8.22.2010

Like a clumsy piano, so does thought glow:


My thin aired room, by Yamamoto Kansuke (more Here)


Often times, feeling as if people’re only speaking to me as if to be expecting mistakes within my speech, which thus makes me slightly anxious. “For the record,” if there be a record in the flash of my bubbling, or bubble’d, existence: On 9-11, I likely had a meal of the following: chicken-and-rice, green beans, meatloaf and buttered biscuits. Everyone seemed to appear like blanks, like tossed salads of the world existing as humanity, and at the post office that morning, I sent out a package, of which I’m uncertain to who/m, or of what it consisted of.

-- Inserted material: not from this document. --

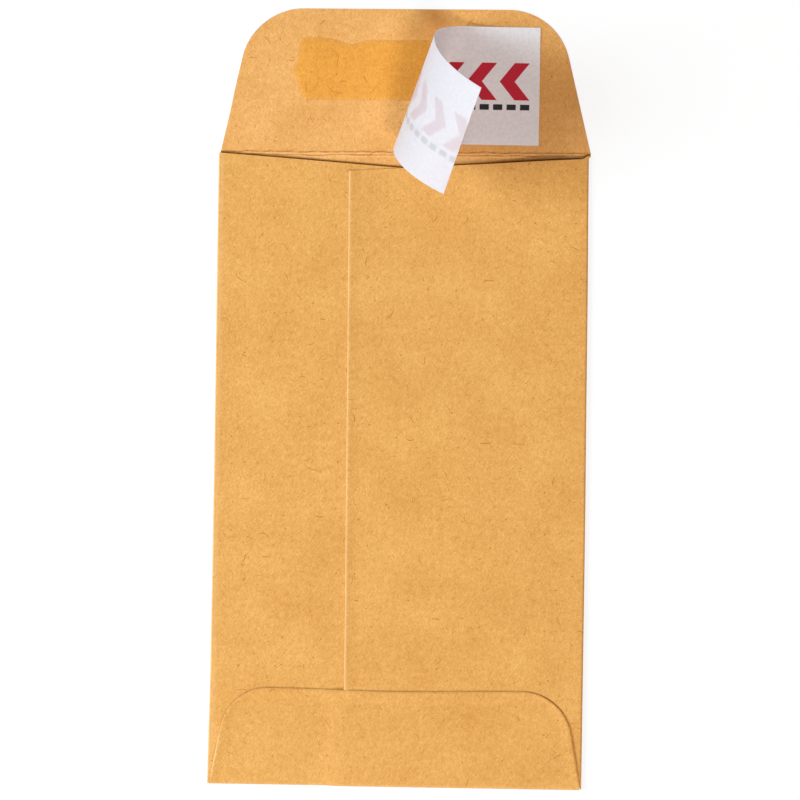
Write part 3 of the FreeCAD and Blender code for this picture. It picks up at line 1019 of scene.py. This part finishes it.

Nimble tame humor, let the doubt remain too violent for the cut of a thumb, papercut proportioned orphan’d stoppage of gravity. I seek to speak what in detail what is maintained as awkward. Frog-leaped the fence too pretty for apartment complex neighborhood folks to enliven themselves at my falling duration. Mental-mensurations, leg asleep again, hair matted down, tickle it back to normalcy.

It’s never a boring day. I deflect things outward like Debbie Gibson who got lost in someone’s eyes,
except that when I get lost I cling to the sustained unindividuated mechanical tardies of distracted thumping. I think the cage is rattling. Shortcuts in the evening. Stitch out the isolated. My slender sleep is needed before a retrospective returns, becomes a Postman & delivers another strange repeated crashing.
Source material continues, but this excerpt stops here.